Efforts to increase paid maternity leave mean nothing to undocumented women being exploited and harassed by their employers under the threat of deportation. Efforts to increase the amount of women in management mean nothing to women of colour when the white women in management feel more comfortable working with white men than brown women. Advice on how to get a promotion as a woman means little when having a ‘black sounding’ name means you are far less likely to get a job at all.
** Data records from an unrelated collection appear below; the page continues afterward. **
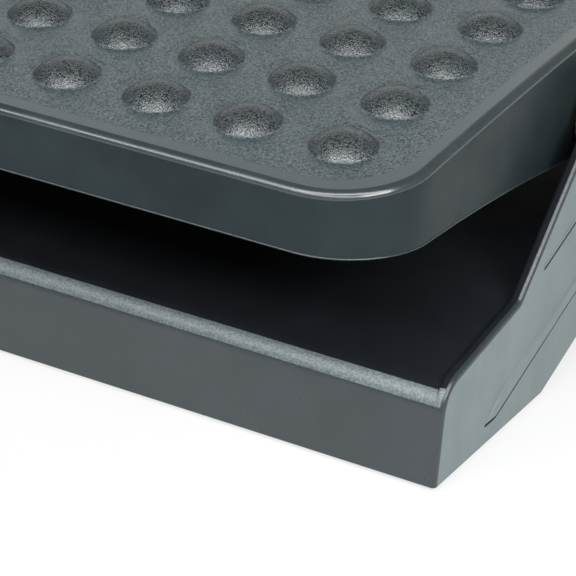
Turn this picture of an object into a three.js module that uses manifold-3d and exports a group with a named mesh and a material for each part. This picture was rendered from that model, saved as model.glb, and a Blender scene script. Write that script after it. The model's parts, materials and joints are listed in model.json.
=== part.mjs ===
// A tilting under desk footrest: a domed foot tray that rocks between the two ears of a moulded base.
// Lengths are in millimetres. +X is the right side, -Y is the front, where the user sits, and +Z is up.
import * as THREE from "three";
import { mergeVertices } from "three/addons/utils/BufferGeometryUtils.js";
import Module from "manifold-3d";

const degree = Math.PI / 180;
const quarterTurn = Math.PI / 2;
const halfTurn = Math.PI;

// Gaps between pieces
const fitGap = 0.3; // between pieces that touch
const runningGap = 0.2; // round the pivot pin in its bush
const overrun = 5; // how far a cut runs past what it cuts

// Massage domes on the tray
const domePitch = 36;
const domeColumns = 11;
const domeRows = 8;
const domeRadius = 11.75;
const domeHeight = 5.2;
const domeSink = 0.8; // how far the dome's ball reaches into the tray's top
const domeRingShare = 0.6; // radius of the ring of points between a dome's edge and its top
const domeSteps = 10;

// Foot tray, measured from its pivot axis and square to its middle
const traySideMargin = 32.3; // side edge to the nearest dome centres
const trayFrontMargin = 33; // front edge to the nearest dome centres
const trayCornerRadius = 32.5;
const trayCornerSteps = 7;
const trayEdgeRadius = 3;
const trayEdgeSteps = 3;
const trayWall = 3;
const trayCrownRadius = 3200; // the top is a slice of a wide cylinder, highest along the middle
const trayTopRise = 33; // top over the pivot axis
const trayKeelDrop = 16; // lowest point of the skirt under the pivot axis
const trayFlankAngle = 12.5; // the skirt's lower edge rises from the keel to the front and the back
const trayFlankRadius = 926; // of the slight hollow in that edge
const trayRestTilt = 3.5; // back edge up, as the tray stands in its rest pose
const trayTiltLimit = 18; // either way from level

// Ribs under the tray
const trayRibDepth = 10;
const trayRibThickness = 2;
const trayCrossRibPitch = 72;
const trayCrossRibs = 3;

// Base frame
const trayOverhang = 26.5; // how far the tray reaches past the base, front and back
const earGap = 8.2; // tray side to ear
const earThickness = 4.5;
const earRadius = 21.5; // round the pivot axis
const earFootDepth = 57; // front of the base to where an ear's edge starts to climb
const earFootRadius = 4;
const baseWall = 3;
const baseFaceHeight = 33.9; // to where the face would meet the shelf if the edge were sharp
const baseFaceLean = 2; // how far the face leans back over its height
const baseEdgeRadius = 6.5;
const sideLip = 1.3; // of the side walls over the shelves
const baseSideRadius = 2;
const baseSideSteps = 2;
const shelfDepth = 63;
const shelfSlope = 10.2;
const pivotHeight = 89; // over the base's lower edge
const outlineSteps = 5; // facets in each rounded corner of an outline
const bigArcSteps = 12; // facets in the round top of an ear

// Arch between the front and rear feet in each side wall
const archHalfWidth = 47.7;
const archHeight = 13;
const archSlope = 21;

// Chevron ridges on the side walls' outer faces, from the pivot plane and from the base's lower edge
const ridgeHeight = 0.8; // along a ridge's lower line, from nothing along its upper line
const lowRidge = { tipY: 101.2, tipZ: 10.1, kneeY: 91.1, kneeZ: 11.1, lowTop: 37.9, highTop: 45.4 };
const highRidge = { tipY: 56, tipZ: 53.2, kneeY: 53, kneeZ: 53.2, lowTop: 68.4, highTop: 72.2 };

// Ribs and bosses under the deck of the base
const baseRibDepth = 10;
const baseRibThickness = 2.5;
const baseRibCount = 10;
const baseCrossRibs = 3;
const earRibThickness = 3;
const earRibDepth = 5;
const earRibOffset = 12;

// Rubber feet
const footRadius = 10;
const footThickness = 4;
const footProud = 1.5; // below the base's lower edge
const footEdge = 0.8;
const footStemRadius = 2.8;
const footStemLength = 8;
const footSideInset = 20;
const footFrontInset = 19;
const footBossWall = 3.5;
const footSteps = 20;

// Pivot hardware
const pinRadius = 4;
const pinHeadRadius = 8;
const pinHeadThickness = 3;
const pinEdge = 0.5;
const pinSteps = 20;
const bushWall = 2.5;
const bushFlangeRadius = 11;
const bushFlangeThickness = 1.5;
const bushDepth = 5.2; // sleeve in the ear
const earSkin = 3; // wall left outside the bush
const frictionWasherRadius = 11;
const frictionWasherThickness = 2;
const springWasherRadius = 9;
const springWasherThickness = 1;
const springWasherCone = 0.8;
const trayBossRadius = 13.5;
const trayBossDepth = 14; // from the pivot seat
const traySeatRadius = 11.5; // round seat in the skirt's outer face at each pivot
const traySeatDepth = 2.3;

// Stop peg on the tray, in a window of the collar on the ear
const collarRadius = 19;
const pegRadius = 2.5;
const pegArm = 16.5; // over the pivot axis
const pegEndGap = 1;
const pegSteps = 12;

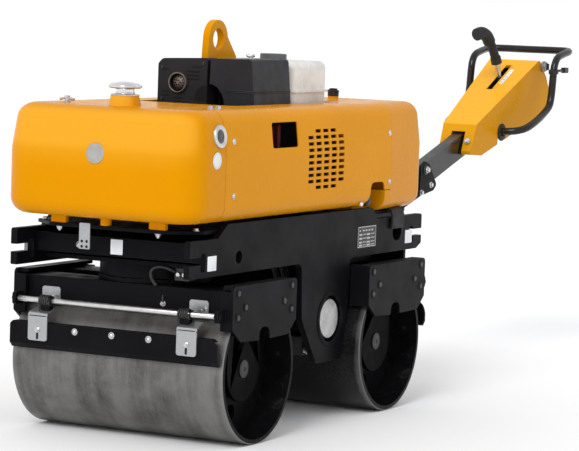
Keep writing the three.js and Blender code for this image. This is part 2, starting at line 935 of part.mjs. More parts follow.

For many lower class and minority women, talk of how to scale the corporate ladder when you are struggling to feed your kids on an hourly minimum wage is just cruel.

Having clawed my way past minimum wage and entry level positions, after enduring the countless talk of how ‘exotic’ and ‘unpronounceable’ my name is, after completely reshaping my demeanor to seem relatable to white interviewers, bosses and coworkers, I was once again reminded at that dinner table that no matter how far things would come for women in the workplace, I was going to have to fight these battles for the rest of my working life, and I was going to have to fight them alone. 

In discussions on how to advance women in the workplace, the women most in need of our efforts — poor women and women of colour — are consistently left behind. As middle class and wealthy white women rise up the ladder, their reach down does not extend to the brown woman cleaning her hotel room. Many women of colour will never be lucky enough to even touch the glass ceiling.

When we discuss gender in the workplace, our goal should not be equal standing within a system rife with inequality and oppression. Somebody will always have to be at the bottom. We need to focus instead on radical change — the questioning of the system itself, and the building of an alternative. Equality never trickles down, and justice always rises up. Our commitment should always be to those among us who need it the most, and progress which leaves any woman behind should never be called success.